Members of the Inspired Teaching team sporting our Be Curious gear.

As longtime members of the Hooray For Monday community know, we started 2025 with an ambitious goal: To make curiosity the word of the year. In January, Center for Inspired Teaching launched our Curiosity Challenge

Eleven months and 47 weeks of Challenges later, we have a lot to show…
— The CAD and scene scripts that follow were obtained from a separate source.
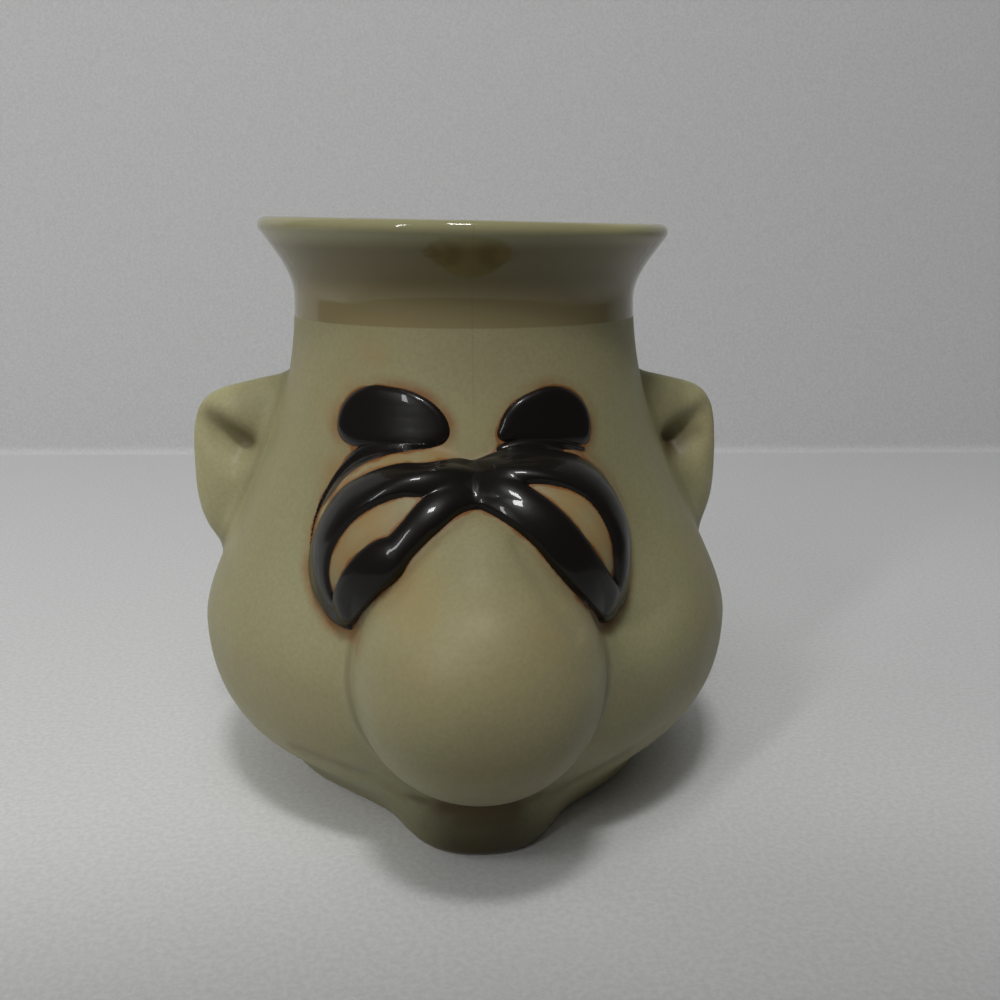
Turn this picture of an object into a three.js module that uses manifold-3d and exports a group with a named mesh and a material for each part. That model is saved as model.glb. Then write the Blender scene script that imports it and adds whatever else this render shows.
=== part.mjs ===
// A stoneware face mug: a cast head with a flared lip, heavy jowls and a small chin, a hanging nose,
// two bulging eyes under thick dark lids, dark brows, a pair of ears, and a pulled handle behind.
// Millimetres, +Z up. The origin is the centre of the flat foot, on the head's axis. The face looks
// along -Y and the handle stands at +Y. Left and right are the viewer's, facing the mug.

import * as THREE from "three";
import { mergeVertices } from "three/addons/utils/BufferGeometryUtils.js";
import Module from "manifold-3d";

const wasm = await Module();
wasm.setup();

const degrees = THREE.MathUtils.degToRad;
const point = (x, y) => new THREE.Vector2(x, y);

// Head: the revolved form
const mugHeight = 110;
const rimRadius = 39;
const lipThickness = 3;
const lipSlope = degrees(35); // how far the flare leans out from upright where it meets the lip
const flareHeight = 14; // from the neck's waist up to the rim's top
const neckRadius = 32.8;
const jowlRadius = 52.8;
const jowlHeight = 34;
const footRadius = 37.5;
const footBevel = 1.5;
const wall = 4.2;
const floorThickness = 6;
const floorCorner = 8; // radius between the floor and the inner wall

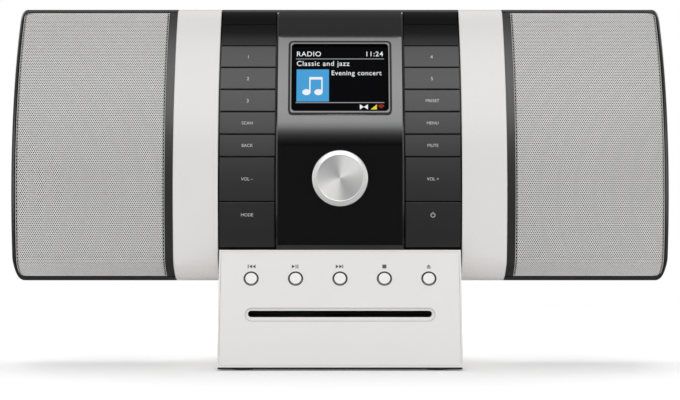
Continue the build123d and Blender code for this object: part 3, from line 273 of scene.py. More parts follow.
def make_floor():
    """A pale floor that melts into the white around it."""
    mesh = bpy.data.meshes.new("floor")
    shape = bmesh.new()
    bmesh.ops.create_circle(shape, cap_ends=True, segments=96, radius=FLOOR_RADIUS)
    shape.to_mesh(mesh)
    shape.free()
    floor = bpy.data.objects.new("floor", mesh)
    bpy.context.collection.objects.link(floor)
    floor.visible_glossy = False
    material, nodes, links, output = new_material("floor_paper")
    place = nodes.new("ShaderNodeTexCoord")
    noise = nodes.new("ShaderNodeTexNoise")
    noise.inputs["Scale"].default_value = 900
    bump = nodes.new("ShaderNodeBump")
    bump.inputs["Strength"].default_value = 0.05
    paper = nodes.new("ShaderNodeBsdfPrincipled")
    paper.inputs["Base Color"].default_value = (0.9, 0.9, 0.9, 1)
    paper.inputs["Roughness"].default_value = 0.9
    paper.inputs["Specular IOR Level"].default_value = 0.1
    paper.inputs["Emission Color"].default_value = (1, 1, 1, 1)
    paper.inputs["Emission Strength"].default_value = FLOOR_GLOW
    reach = nodes.new("ShaderNodeVectorMath")
    reach.operation = "LENGTH"
    fade = nodes.new("ShaderNodeMapRange")
    fade.interpolation_type = "SMOOTHSTEP"
    fade.inputs["From Min"].default_value = FLOOR_FADE
    fade.inputs["From Max"].default_value = FLOOR_RADIUS
    clear = nodes.new("ShaderNodeBsdfTransparent")
    mix = nodes.new("ShaderNodeMixShader")
    links.new(place.outputs["Object"], noise.inputs["Vector"])
    links.new(noise.outputs["Fac"], bump.inputs["Height"])
    links.new(bump.outputs["Normal"], paper.inputs["Normal"])
    links.new(place.outputs["Object"], reach.inputs[0])
    links.new(reach.outputs["Value"], fade.inputs["Value"])
    links.new(fade.outputs["Result"], mix.inputs["Fac"])
    links.new(paper.outputs[0], mix.inputs[1])
    links.new(clear.outputs[0], mix.inputs[2])
    links.new(mix.outputs[0], output.inputs["Surface"])
    mesh.materials.append(material)


# ---------------------------------------------------------------- materials
def shades(nodes, links, place, low, high, scale, detail=3.0):
    """Two close colours mixed by a soft noise."""
    noise = nodes.new("ShaderNodeTexNoise")
    noise.inputs["Scale"].default_value = scale
    noise.inputs["Detail"].default_value = detail
    mix = nodes.new("ShaderNodeMix")
    mix.data_type = "RGBA"
    mix.inputs["A"].default_value = (*low, 1)
    mix.inputs["B"].default_value = (*high, 1)
    links.new(place, noise.inputs["Vector"])
    links.new(noise.outputs["Fac"], mix.inputs["Factor"])
    return mix.outputs["Result"]


def ranged(nodes, links, value, low, high):
    """A noise value carried into a range."""
    spread = nodes.new("ShaderNodeMapRange")
    spread.inputs["From Min"].default_value = 0.3
    spread.inputs["From Max"].default_value = 0.7
    spread.inputs["To Min"].default_value = low
    spread.inputs["To Max"].default_value = high
    links.new(value, spread.inputs["Value"])
    return spread.outputs["Result"]


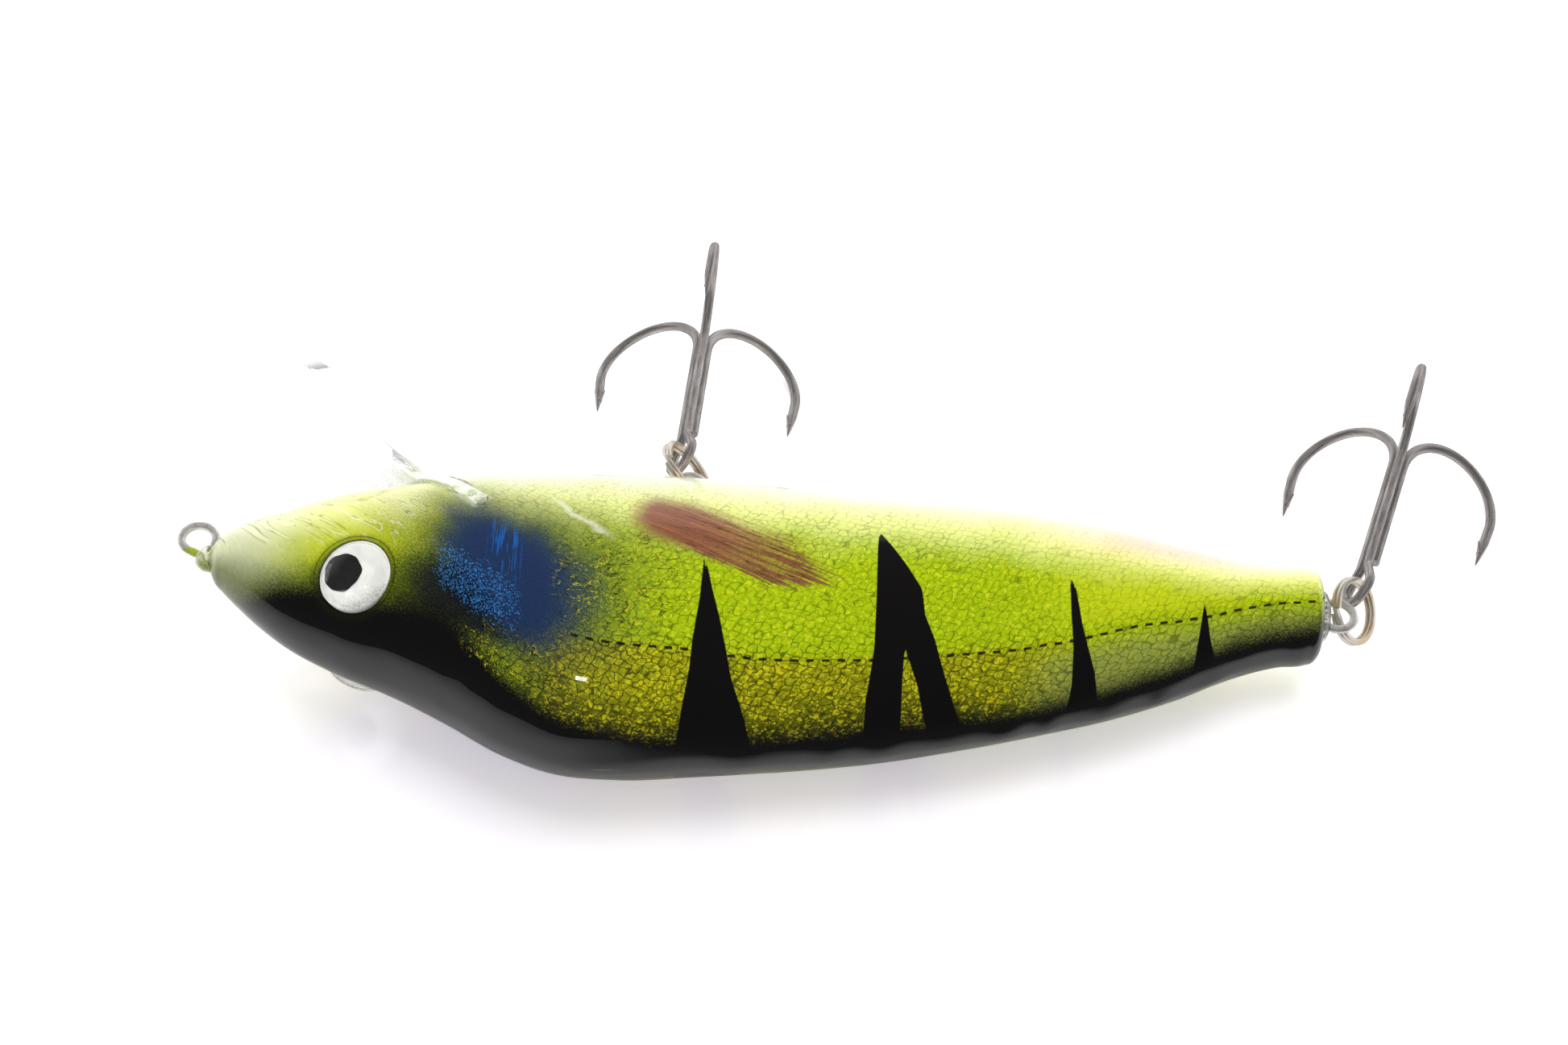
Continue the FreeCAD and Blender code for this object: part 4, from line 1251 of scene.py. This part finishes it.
def wire_mesh(name, path, look, swell=None):
    """The wire's path becomes edges, and the geometry tree sweeps the wire along them."""
    base = bpy.data.meshes.new(name + "_path")
    base.from_pydata(lay_down(path).tolist(), [(i, i + 1) for i in range(len(path) - 1)], [])
    add_marks(base, {"thick": np.ones(len(path)) if swell is None else swell})
    tree = bpy.data.node_groups.get("round_wire") or wire_tree()
    mesh = run_tree(base, tree, {"Radius": WIRE_R * MM, "Sides": WIRE_SIDES, "Material": look})
    mesh.name = name
    face_outwards(mesh)
    return mesh


def wire_look(name, tint, stain, band, reach):
    """Drawn stainless wire with paint left on it where y is in the band and x below reach."""
    sh = Shader(name)
    where = sh.place()
    x, y, _ = sh.split(where)
    grain = sh.noise(sh.scaled(where, (2.0, 2.0, 9.0)), 1.0, 3.0)
    blotch = sh.noise(where, 1.3, 2.0)
    metal = sh.mix(blotch.fade(0.45, 0.7) * 0.4, tint, srgb(150, 140, 128))
    masked = y.fade(band[0] - 0.6, band[0] + 0.6) * (1.0 - y.fade(band[1] - 0.6, band[1] + 0.6)) \
        * (1.0 - x.fade(reach - 0.5, reach + 0.5))
    cover = (masked * 1.2 + blotch * 0.8 + grain * 0.2).fade(1.15, 1.35)
    paint = sh.surface(Base_Color=sh.mix(grain, stain, srgb(96, 104, 20)), Roughness=0.3,
                       Coat_Weight=0.8, Normal=sh.bump(blotch, 0.2, 0.8))
    bare = sh.surface(Base_Color=metal, Metallic=0.66, Roughness=0.14 + grain * 0.16,
                      Specular_Tint=(0.5, 0.48, 0.46, 1.0),
                      Normal=sh.bump(grain, 0.02, 0.5))
    return sh.finish(sh.blend(cover, bare, paint))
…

  • At the beginning of 2025, before we launched our Challenge, “Curiosity” was an average search term in the United States per Google Trends, with a score of 58. Throughout the year, we’ve watched its popularity climb, peaking at 100 (the highest possible) in the first week of November—the same week in which we began a month of promoting curiosity to strengthen media literacy!
  • School leaders and classroom teachers across the DC region, around the US, and around the world are fueling their students’ curiosity via conversations about politics, studies of different cultural traditions, and even some explorations of the ubiquitous “6 7”
  • Leading publications and education changemakers are highlighting curiosity. From the Discovery Channel’s Curiosity Weekly podcast to popular food writer Samin Nosrat’s latest book inspired by the exploration of awe (a synonym for curiosity) to Scott Shigeoka’s Bridging Differences Playbook at Berkeley’s Greater Good Science Center, curiosity is taking center stage.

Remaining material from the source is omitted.